Scientific debate about the most controversial archaeological site in the Americas has entered rocky new territory.
In 2017, scientists reported that around 130,000 years ago, an unidentified Homo species used stone tools to break apart a mastodon’s bones near what is now San Diego. If true, that would mean that humans or one of our close evolutionary relatives reached the Americas at least 100,000 years earlier than previously thought, dramatically reshaping scientists’ understanding of when the region was settled (SN: 4/26/17).
Critics have questioned whether the unearthed stones were actually used as tools. And other researchers suggested that supposed tool marks on the bones could have been created as the bones were carried by fast-moving streams or caused by construction activity that partially exposed the California site before its excavation in 1992 and 1993.

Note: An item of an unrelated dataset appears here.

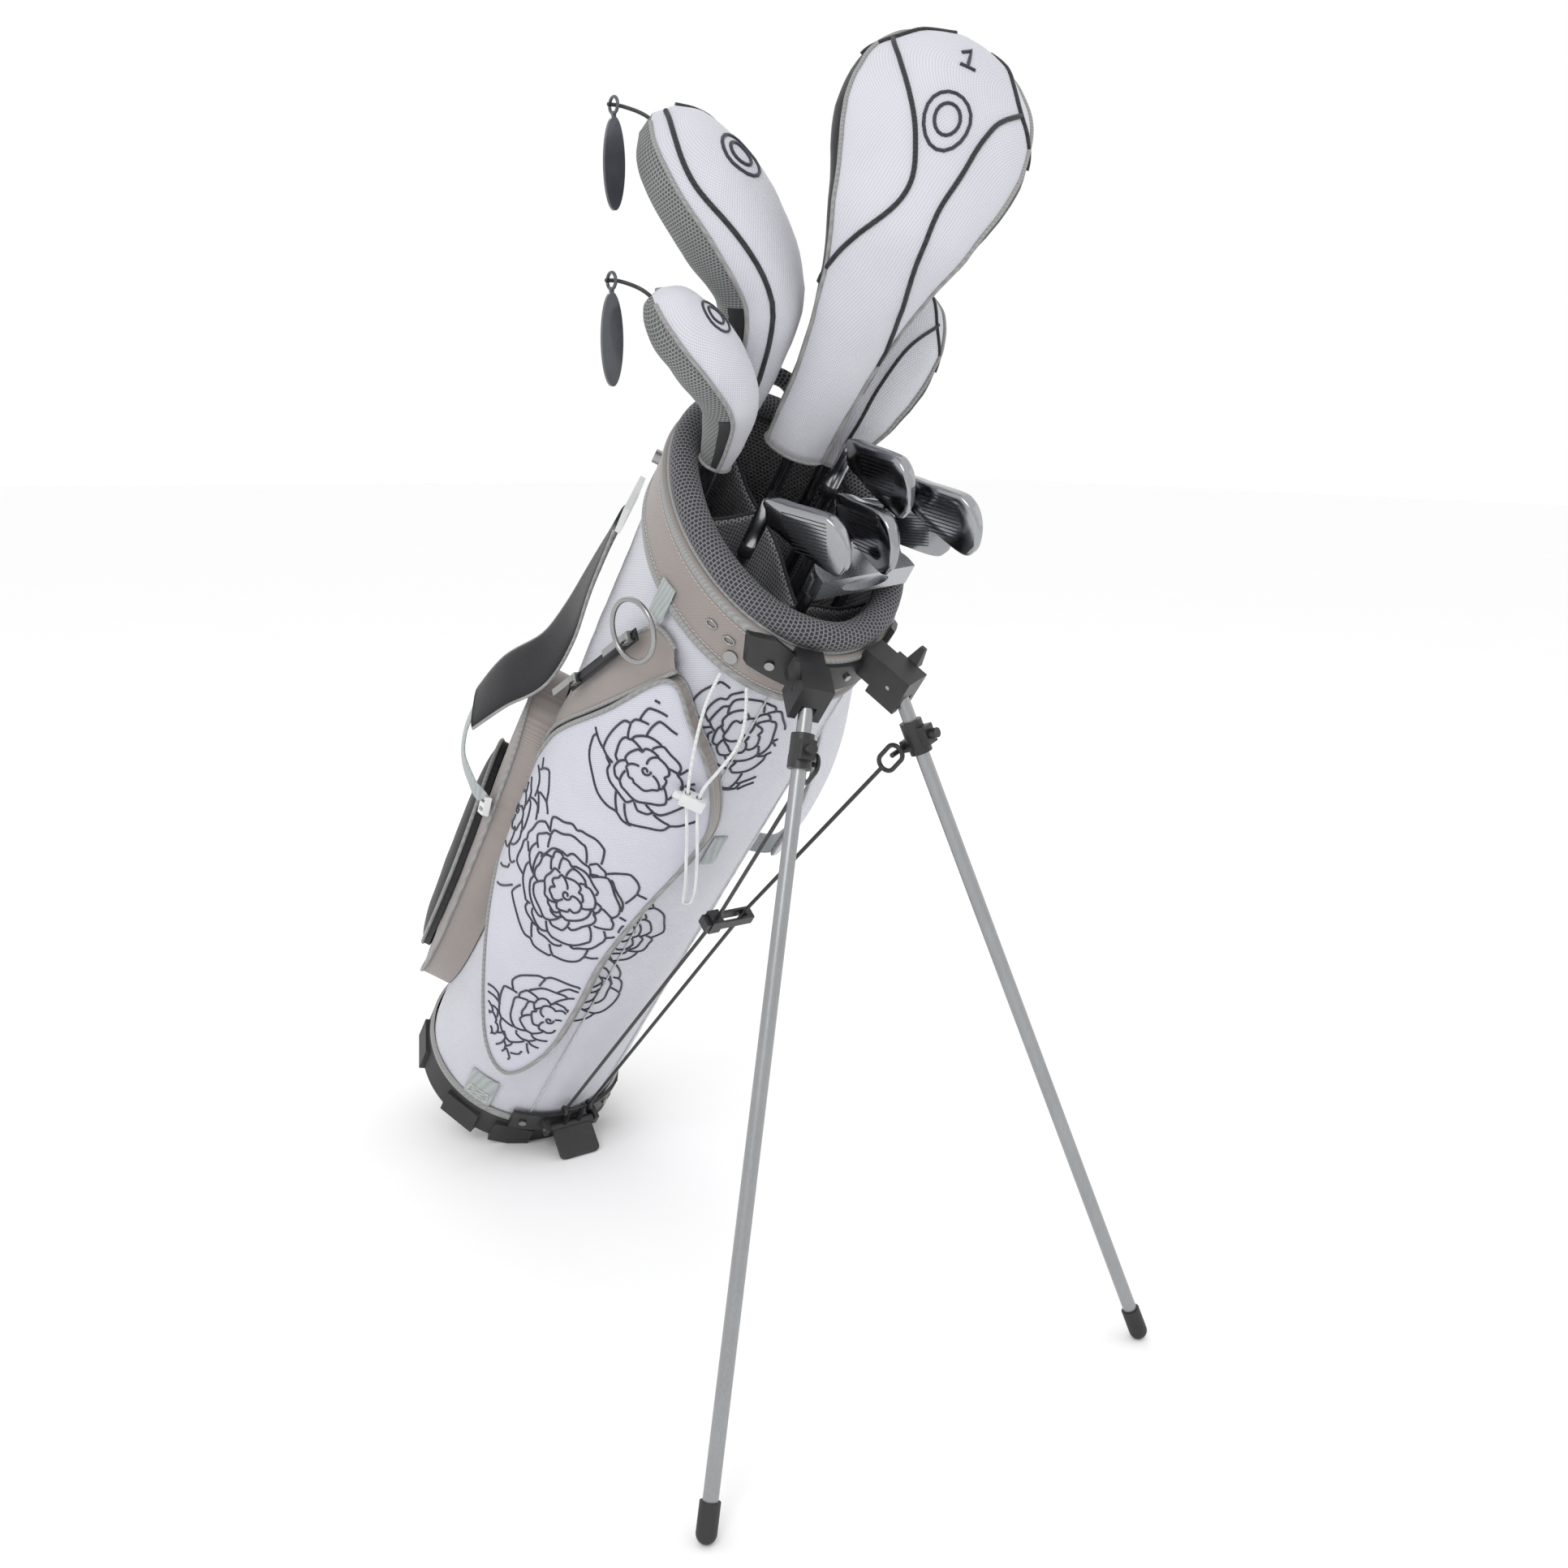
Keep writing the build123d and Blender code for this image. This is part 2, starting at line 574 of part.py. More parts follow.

But new analyses bolster the controversial claim, says a team that includes some of the researchers involved in the initial finding. Chemical residue of bones appears on two stones previously found among mastodon remains at the Cerutti Mastodon site, the scientists report in the December Journal of Archaeological Science: Reports. The two Cerutti rocks also show signs of having delivered or received hard blows where bone residue accumulated, the team says. The larger stone may have served as a platform on which the bones were smashed open with the smaller stone, possibly to remove marrow for eating or to obtain bone chunks suitable for shaping into tools.
“Many repeated blows are likely to have created the concentrations of broken [mastodon] bones” found at the site, says Richard Fullagar, a geoarcheaologist at the University of Wollongong in Australia who was also part of the original research. Hominids — perhaps Neandertals, Denisovans, Homo erectus or Homo sapiens — battered the large creature’s remains on one or possibly several visits to the site, Fullagar contends.
In the new study, Fullagar, Wollongong geoarchaeologist Luc Bordes and colleagues used microscopes to determine that the chemical and molecular structure of residue on the two stones matched that of bones in general. That residue must have been acquired by pounding apart mammoth bones that were found scattered around the stones, the team argues. Since microscopic remnants of bone appeared only where stones showed signs of wear and hard impacts, it’s unlikely that the stones accumulated the residue by accidentally coming in contact with mastodon bones after being covered by sediment, the scientists say.
Parts of broken Cerutti mammoth bones are also covered with hardened crusts that formed thousands of years ago or more. The survival of those crusts, the researchers contend, contradicts the argument that Cerutti stones and bones may have been damaged by construction activity.
But the new findings haven’t settled the dispute. Repeated truck traffic over the area during construction could have jostled recently buried stones against older, fossilized mastodon bones, creating damage that has been confused for ancient, intentional tool use, says archaeologist Gary Haynes of the University of Nevada, Reno. For instance, one previously unearthed mastodon limb bone was shattered into several hundred pieces, consistent with the effects of heavy trucks frequently rumbling overhead, Haynes says.
The newly analyzed bone residue also does not include collagen. This component of bone typically degrades during fossilization, but traces from fresh bone can stick around. Stones presumably used a long time ago to break fresh mastodon bones should have picked up residue containing at least some collagen. So that lack raises the possibility that, rather than ancient stones being used to break fresh mastodon bones, truck traffic thrust buried stones against fossilized mastodon bones containing little or no surviving collagen, Haynes says.
An unpublished 2015 study, also coauthored by Fullagar, found collagen residues on three Cerutti stones, including the newly proposed hammering stone. That investigation used a special dye to identify collagen traces. Further research is needed to determine whether the techniques used in the new study can’t detect ancient collagen residues or if collagen-retaining areas of the two Cerutti stones just weren’t sampled.